Cuando apenas tenía 18 años fue acusada de asesinar a su padre con un pollo envenenado que le sirvió en su lecho de enfermo. A partir de allí, los casos de impudicia y ferocidad se sucedieron con espectacularidad. Gozaba al maltratar y torturar los esclavos e indios en su Finca de La Ligua, y sus amantes ocasionales desaparecían misteriosamente después de cortas relaciones.
Cuentan que La Quintrala habría sido culpable de la muerte de un encumbrado caballero de la Orden de Malta, a quien invitara a su lecho, donde lo asesinó. Y fue un esclavo suyo quien terminó acusado del crimen y ahorcado en la plaza de Santiago.
En otra ocasión quiso matar al vicario general del obispado- corriéndolo con un cuchillo- porque el buen hombre procuraba impedir sus liviandades.
Catalina era amada y deseada por los hombres, pero también odiada y resistida. Pese a las continuas denuncias, jamás recibía castigo alguno, siendo pródiga entre jueces y letrados, además de contar con numerosa parentela en cargos importantes.
Para poner a raya a su nieta, su abuela y tutora la casó con Don Alonso Campo Frío Carvajal, pero el supuesto “esposo y domador”, había contraído nupcias por la fabulosa dote, y fue hasta su muerte, cómplice de las crueldades de su mujer.
La Quintrala libre y poderosa, recorría sus inmensas propiedades montada a caballo, y daba rienda suelta a sus sádicas costumbres, matando y torturando a su servidumbre. Generalmente los duros castigos causaban la muerte de los indios desdichados y esclavos, que cuando pretendían huir, eran “cazados” nuevamente por el mayordomo de la mujer.
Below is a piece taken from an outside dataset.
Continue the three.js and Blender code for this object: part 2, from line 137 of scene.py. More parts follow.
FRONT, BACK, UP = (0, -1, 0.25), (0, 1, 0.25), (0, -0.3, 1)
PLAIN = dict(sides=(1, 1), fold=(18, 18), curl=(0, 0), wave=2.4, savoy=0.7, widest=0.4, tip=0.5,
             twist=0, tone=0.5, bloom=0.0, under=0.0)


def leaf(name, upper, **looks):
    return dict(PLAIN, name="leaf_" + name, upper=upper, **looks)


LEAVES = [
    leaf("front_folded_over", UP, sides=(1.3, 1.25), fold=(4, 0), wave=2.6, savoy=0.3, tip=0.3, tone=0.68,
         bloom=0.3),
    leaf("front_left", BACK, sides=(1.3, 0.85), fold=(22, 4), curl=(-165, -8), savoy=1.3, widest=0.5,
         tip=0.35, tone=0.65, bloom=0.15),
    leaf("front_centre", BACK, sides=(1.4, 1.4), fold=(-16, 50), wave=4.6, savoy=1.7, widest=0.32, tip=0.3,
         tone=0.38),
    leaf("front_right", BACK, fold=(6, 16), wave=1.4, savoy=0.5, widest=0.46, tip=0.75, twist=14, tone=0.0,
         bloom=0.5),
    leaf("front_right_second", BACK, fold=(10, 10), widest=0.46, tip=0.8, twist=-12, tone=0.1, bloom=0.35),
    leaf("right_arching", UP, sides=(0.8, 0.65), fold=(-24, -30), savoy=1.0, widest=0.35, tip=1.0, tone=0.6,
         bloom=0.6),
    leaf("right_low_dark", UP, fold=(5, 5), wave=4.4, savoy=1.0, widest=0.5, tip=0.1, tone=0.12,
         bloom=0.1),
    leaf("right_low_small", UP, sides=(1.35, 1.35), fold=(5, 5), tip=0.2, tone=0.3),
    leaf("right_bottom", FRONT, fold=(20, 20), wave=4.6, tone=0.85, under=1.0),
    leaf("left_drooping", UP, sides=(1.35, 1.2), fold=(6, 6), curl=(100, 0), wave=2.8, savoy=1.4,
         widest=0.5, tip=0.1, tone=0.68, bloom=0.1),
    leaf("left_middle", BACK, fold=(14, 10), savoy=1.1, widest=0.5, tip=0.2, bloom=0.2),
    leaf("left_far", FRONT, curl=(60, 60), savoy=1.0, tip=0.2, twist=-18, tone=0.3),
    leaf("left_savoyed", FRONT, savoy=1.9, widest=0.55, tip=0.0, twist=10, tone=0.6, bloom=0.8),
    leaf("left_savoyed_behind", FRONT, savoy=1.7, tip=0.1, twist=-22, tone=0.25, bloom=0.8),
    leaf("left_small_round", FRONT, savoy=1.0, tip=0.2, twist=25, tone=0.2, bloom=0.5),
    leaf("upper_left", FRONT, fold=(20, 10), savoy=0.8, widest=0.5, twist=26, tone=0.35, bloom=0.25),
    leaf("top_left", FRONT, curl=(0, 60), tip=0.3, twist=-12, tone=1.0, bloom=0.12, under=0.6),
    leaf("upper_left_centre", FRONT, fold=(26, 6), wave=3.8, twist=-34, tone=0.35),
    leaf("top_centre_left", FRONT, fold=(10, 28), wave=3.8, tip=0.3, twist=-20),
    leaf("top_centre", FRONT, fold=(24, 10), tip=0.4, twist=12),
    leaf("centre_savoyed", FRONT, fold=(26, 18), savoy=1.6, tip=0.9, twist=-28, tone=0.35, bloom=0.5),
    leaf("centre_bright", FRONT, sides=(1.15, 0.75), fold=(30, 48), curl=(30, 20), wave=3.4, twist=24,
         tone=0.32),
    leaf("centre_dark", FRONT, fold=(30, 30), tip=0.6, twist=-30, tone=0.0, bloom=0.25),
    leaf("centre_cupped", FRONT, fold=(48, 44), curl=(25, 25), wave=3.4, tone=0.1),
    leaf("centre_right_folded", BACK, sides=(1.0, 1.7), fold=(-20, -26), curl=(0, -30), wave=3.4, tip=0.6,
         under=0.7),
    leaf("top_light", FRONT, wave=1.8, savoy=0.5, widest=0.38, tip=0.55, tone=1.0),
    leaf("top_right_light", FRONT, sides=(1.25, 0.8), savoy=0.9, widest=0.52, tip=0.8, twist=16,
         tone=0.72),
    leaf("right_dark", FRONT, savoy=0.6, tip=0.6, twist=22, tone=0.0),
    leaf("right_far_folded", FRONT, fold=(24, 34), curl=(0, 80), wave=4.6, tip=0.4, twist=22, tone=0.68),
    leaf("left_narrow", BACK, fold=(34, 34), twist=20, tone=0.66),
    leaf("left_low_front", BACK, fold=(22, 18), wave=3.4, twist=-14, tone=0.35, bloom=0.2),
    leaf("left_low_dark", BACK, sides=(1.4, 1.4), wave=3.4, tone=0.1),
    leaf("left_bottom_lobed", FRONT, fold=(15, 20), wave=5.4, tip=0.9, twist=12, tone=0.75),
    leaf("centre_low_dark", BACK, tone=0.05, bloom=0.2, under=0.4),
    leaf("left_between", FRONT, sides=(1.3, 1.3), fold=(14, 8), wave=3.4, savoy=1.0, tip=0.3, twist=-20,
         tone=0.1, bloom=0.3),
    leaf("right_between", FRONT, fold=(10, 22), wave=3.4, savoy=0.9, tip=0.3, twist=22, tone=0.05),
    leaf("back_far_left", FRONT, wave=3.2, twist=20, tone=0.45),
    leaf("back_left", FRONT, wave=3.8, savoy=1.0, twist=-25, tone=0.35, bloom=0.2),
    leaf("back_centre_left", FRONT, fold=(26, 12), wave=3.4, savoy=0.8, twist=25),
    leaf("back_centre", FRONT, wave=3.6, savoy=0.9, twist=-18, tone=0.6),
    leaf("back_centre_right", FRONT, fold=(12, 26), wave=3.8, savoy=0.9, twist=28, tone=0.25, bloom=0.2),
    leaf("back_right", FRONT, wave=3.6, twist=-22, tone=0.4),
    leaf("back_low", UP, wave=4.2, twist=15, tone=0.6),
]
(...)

Siguió viviendo en su hacienda, pero al parecer sus perversas costumbres se sosegaron antes de su muerte. En 1665 y a los 59 años, Catalina de los Ríos y Lísperguer falleció. En su testamento había establecido que su inmensa fortuna fuera legada en beneficio de su alma, para que fuera rescatada del purgatorio. Dispuso 20 mil pesos para que se rezaran 20 mil misas y generosamente estipuló que unas 500 misas, fueran para las almas de los indígenas que habían muerto por sus malos tratos. Todo un gesto.